(DATA PROVIDED)
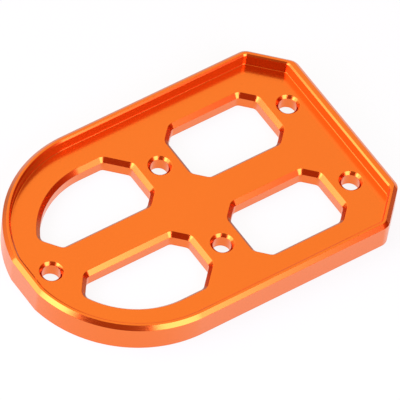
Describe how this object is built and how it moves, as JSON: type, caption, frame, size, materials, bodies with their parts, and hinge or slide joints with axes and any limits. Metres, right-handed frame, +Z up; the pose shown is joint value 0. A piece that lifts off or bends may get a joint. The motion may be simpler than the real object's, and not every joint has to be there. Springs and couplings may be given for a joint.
{
  "type": "foot peg platform plate",
  "caption": "Flat top plate of a wide motorcycle foot peg, with a rounded nose, a raised bevelled rim, lightening windows and screw holes.",
  "frame": {"origin": "centre of the plate's box, on its flat underside", "axes": "+X along the plate from the rounded nose to the square end, +Y across it, +Z up out of the face that the boot stands on"},
  "size_m": [0.0896, 0.06, 0.0075],
  "materials": {
    "anodised_aluminium": "milled and anodised orange, satin to semi-gloss"
  },
  "bodies": {
    "root": {"peg_platform": "anodised_aluminium"}
  },
  "joints": []
}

(REQUIREMENT)
In the lines above, locate the string "caption". Copy every line where it occurs.

(THE OUTPUT)
Describe how this object is built and how it moves, as JSON: type, caption, frame, size, materials, bodies with their parts, and hinge or slide joints with axes and any limits. Metres, right-handed frame, +Z up; the pose shown is joint value 0. A piece that lifts off or bends may get a joint. The motion may be simpler than the real object's, and not every joint has to be there. Springs and couplings may be given for a joint.
  "caption": "Flat top plate of a wide motorcycle foot peg, with a rounded nose, a raised bevelled rim, lightening windows and screw holes.",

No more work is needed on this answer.